--- Directive ---
Give the number of lines that contain the string "Write", and nothing else.

--- Data section ---
+ + +

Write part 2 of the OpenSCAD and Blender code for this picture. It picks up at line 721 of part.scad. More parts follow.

+ + +

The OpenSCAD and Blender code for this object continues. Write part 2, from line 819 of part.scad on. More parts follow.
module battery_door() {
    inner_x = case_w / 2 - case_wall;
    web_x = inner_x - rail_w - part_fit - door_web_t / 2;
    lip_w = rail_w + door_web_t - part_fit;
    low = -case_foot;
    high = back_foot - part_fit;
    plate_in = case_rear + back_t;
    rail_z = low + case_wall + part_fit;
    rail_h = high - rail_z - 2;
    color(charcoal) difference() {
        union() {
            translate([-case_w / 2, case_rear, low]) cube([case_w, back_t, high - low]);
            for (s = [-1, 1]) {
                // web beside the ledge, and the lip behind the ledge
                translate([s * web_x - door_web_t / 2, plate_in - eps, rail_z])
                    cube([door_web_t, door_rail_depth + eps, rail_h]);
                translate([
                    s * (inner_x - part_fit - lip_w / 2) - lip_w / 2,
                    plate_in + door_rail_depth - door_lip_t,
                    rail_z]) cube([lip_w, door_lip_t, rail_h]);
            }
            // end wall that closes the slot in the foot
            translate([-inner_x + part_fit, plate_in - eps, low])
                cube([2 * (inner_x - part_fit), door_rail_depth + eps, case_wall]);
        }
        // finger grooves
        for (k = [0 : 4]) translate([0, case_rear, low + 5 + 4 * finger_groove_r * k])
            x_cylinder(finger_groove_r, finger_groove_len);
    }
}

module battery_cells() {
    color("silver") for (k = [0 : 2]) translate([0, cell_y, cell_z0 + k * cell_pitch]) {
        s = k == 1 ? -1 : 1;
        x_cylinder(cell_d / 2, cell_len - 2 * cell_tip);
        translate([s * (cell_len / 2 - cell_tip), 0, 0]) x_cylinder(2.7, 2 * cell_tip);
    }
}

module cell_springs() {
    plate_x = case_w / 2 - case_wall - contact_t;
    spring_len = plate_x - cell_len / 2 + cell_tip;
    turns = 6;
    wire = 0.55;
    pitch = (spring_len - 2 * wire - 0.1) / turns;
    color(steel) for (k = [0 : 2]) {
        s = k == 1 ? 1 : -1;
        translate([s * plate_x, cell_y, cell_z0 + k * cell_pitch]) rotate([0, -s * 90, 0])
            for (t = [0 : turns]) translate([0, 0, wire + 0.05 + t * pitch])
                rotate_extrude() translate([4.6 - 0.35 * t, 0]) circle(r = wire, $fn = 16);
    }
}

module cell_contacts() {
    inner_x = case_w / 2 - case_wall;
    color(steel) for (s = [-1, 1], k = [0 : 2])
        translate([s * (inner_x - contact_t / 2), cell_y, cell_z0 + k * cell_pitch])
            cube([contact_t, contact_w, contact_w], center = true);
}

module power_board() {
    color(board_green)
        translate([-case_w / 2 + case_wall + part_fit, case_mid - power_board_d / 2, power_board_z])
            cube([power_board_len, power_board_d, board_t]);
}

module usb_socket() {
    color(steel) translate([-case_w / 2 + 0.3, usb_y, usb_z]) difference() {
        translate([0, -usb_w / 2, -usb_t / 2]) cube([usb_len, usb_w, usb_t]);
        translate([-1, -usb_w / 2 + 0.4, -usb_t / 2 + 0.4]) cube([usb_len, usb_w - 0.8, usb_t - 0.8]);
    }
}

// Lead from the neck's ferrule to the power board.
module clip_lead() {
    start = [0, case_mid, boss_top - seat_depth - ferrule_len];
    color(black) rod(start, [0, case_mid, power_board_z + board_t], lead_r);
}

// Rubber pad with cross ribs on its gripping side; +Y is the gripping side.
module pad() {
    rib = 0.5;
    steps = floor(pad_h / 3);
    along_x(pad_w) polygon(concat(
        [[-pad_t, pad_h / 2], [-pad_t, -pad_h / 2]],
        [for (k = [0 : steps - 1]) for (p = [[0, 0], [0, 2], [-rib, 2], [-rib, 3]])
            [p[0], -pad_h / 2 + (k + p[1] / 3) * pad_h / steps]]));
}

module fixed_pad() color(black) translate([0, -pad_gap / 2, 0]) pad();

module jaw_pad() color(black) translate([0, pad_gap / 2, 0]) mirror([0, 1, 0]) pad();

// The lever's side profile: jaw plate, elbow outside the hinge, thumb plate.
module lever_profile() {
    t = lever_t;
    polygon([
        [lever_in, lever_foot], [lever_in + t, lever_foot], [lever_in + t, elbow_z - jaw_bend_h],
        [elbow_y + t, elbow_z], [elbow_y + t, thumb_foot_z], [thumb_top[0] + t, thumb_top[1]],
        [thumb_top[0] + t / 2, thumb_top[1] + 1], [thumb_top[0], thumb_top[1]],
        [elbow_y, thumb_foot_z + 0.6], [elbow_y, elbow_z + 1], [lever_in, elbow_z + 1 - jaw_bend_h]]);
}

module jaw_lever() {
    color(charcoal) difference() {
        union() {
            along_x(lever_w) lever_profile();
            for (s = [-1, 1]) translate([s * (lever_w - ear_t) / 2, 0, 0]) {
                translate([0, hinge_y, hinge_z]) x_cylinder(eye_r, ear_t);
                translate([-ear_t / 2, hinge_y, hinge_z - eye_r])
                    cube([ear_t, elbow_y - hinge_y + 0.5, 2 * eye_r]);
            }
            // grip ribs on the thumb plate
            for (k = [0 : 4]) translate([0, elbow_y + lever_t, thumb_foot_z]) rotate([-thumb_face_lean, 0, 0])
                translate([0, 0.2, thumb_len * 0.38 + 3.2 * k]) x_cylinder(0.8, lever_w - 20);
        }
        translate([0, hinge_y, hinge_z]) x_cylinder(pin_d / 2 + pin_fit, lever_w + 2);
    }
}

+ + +

--- Answer to the problem ---
2